Sen. Daniel Coats pauses while speaking to the media in the lobby of Trump Tower in New York, Nov. 30, 2016. =Albin Lohr-Jones/Pool via Bloomberg
Albin Lohr-Jones/Bloomberg/Getty Images
ByJonathan Karl, Shushannah Walshe, and John Santucci
January 07, 2017, 3:29 PM

— -- President-elect Donald Trump announced Saturday morning that he will nominate former Sen. Dan Coats of Indiana to serve as Director of National Intelligence.

"I'm very confident that Senator Dan Coats is the right choice to serve as director of national intelligence," Trump said in statement. "Dan has clearly demonstrated the deep subject matter expertise and sound judgment required to lead our intelligence community. If confirmed as director of national intelligence, he will provide unwavering leadership that the entire intelligence community can respect, and will spearhead my administration’s ceaseless vigilance against those who seek to do us harm."
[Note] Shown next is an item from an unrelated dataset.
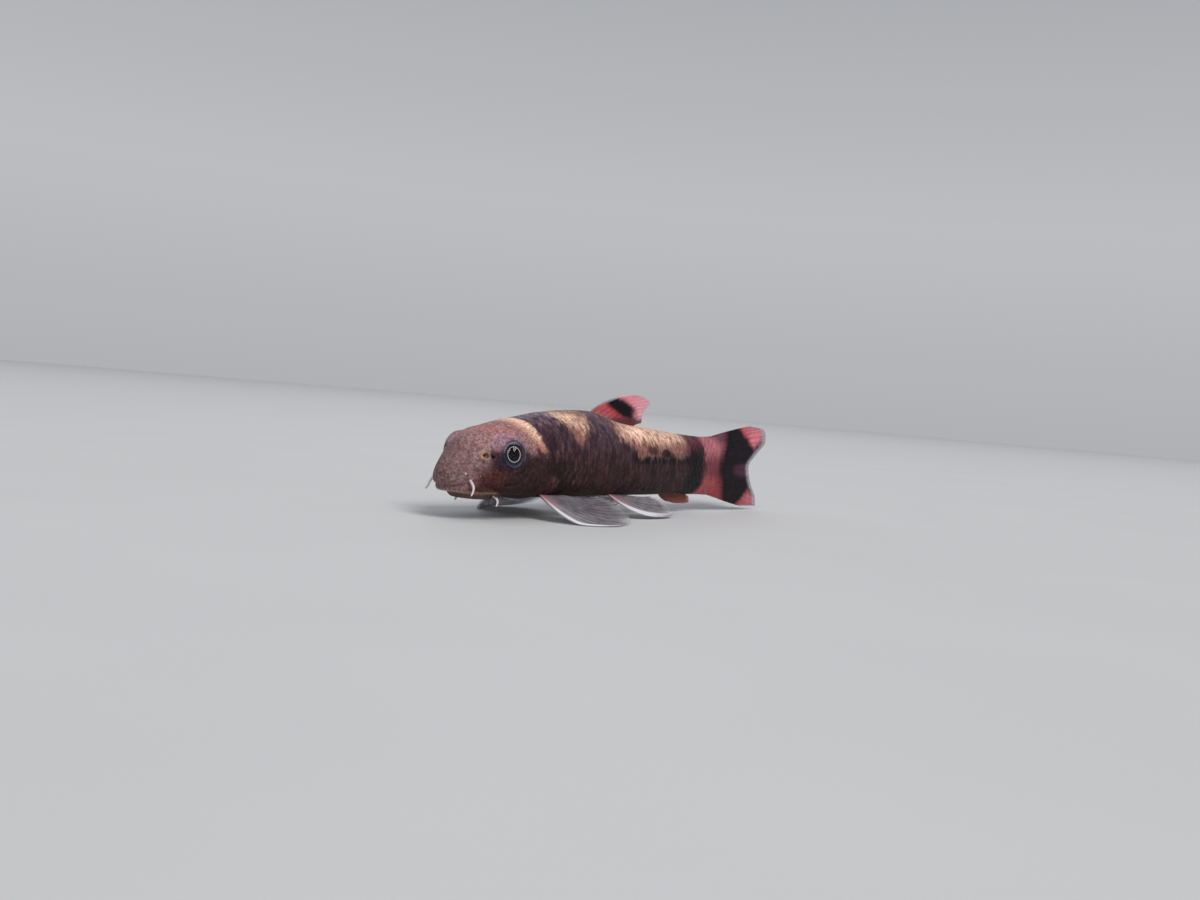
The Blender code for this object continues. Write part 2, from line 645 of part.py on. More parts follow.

ABC News reported on Thursday, citing senior Trump transition officials, that the announcement of Coats for the post was forthcoming.

Coats, 73, made a visit to Trump Tower late last year and said at the time that he was not seeking a position in the Trump administration.

The Republican was a member of the Senate Intelligence Committee during his term, which ended this year after he decided not to seek re-election. He was also the U.S. ambassador to Germany under President George W. Bush.

The announcement of his nomination comes as a senior Trump transition official tells ABC News that Trump and his team are mulling an overhaul of the national intelligence director's role, which Trump spokesman Sean Spicer said Friday that is not the case.

The director of national intelligence office was created after 9/11 to coordinate the work of the nation’s intelligence-gathering and analysis agencies.

Trump clashed with U.S. intelligence agencies over the last several weeks over whether they were correct in their conclusion that Russia conducted cyberattacks to interfere with the U.S. election.

On Friday, after receiving a briefing from intelligence officials on the alleged Russian hacking, the president-elect said it had been "a constructive meeting" and that he has “tremendous respect for the work and service done by the men and women of this community to our great nation."